58. I was asked to appoint special advocates to represent the family so that the information could be disclosed to the advocates and so that a fair trial could take place. On the facts, I refused. But take a different, but quite likely scenario. Information which is necessary for a member of the family to have in order to defend himself, if disclosed, may be misused by a third party – or indeed by the self same member of the family. Somebody may be injured or even killed. How is this question to be addressed?

59. In a fourth case, a young woman who is currently the subject of an interim care order, a FMPO, and living with foster parents wishes to go home. Should her parents be given the information which permits them to defend the care proceedings and set the FMPO aside? They assert their innocence, but if they are not, the information could well be used to abuse the young woman.
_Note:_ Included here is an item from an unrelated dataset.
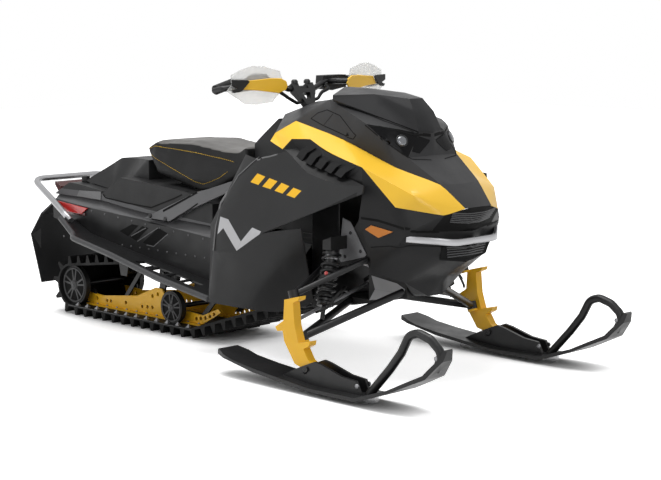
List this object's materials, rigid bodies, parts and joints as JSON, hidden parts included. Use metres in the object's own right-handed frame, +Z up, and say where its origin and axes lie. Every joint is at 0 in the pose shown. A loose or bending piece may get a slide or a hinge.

55. I have no idea of the extent of the problem in ethnic minority communities. My colleagues on the North Eastern Circuit tell me that such cases are commonplace. Any culture which routinely abuses women or treats them as second class citizens is unacceptable in English law. I am clear that both women in the first two cases required enormous courage to flee as they did. They spoke no English. They were cutting themselves off from everything they knew. They were dependent upon the local authority and the networks they could create for their very survival.

56. I do not propose to lengthen this introduction by extensive citations from my various judgments. What, however, these cases have taught me is that we still have mountains to climb.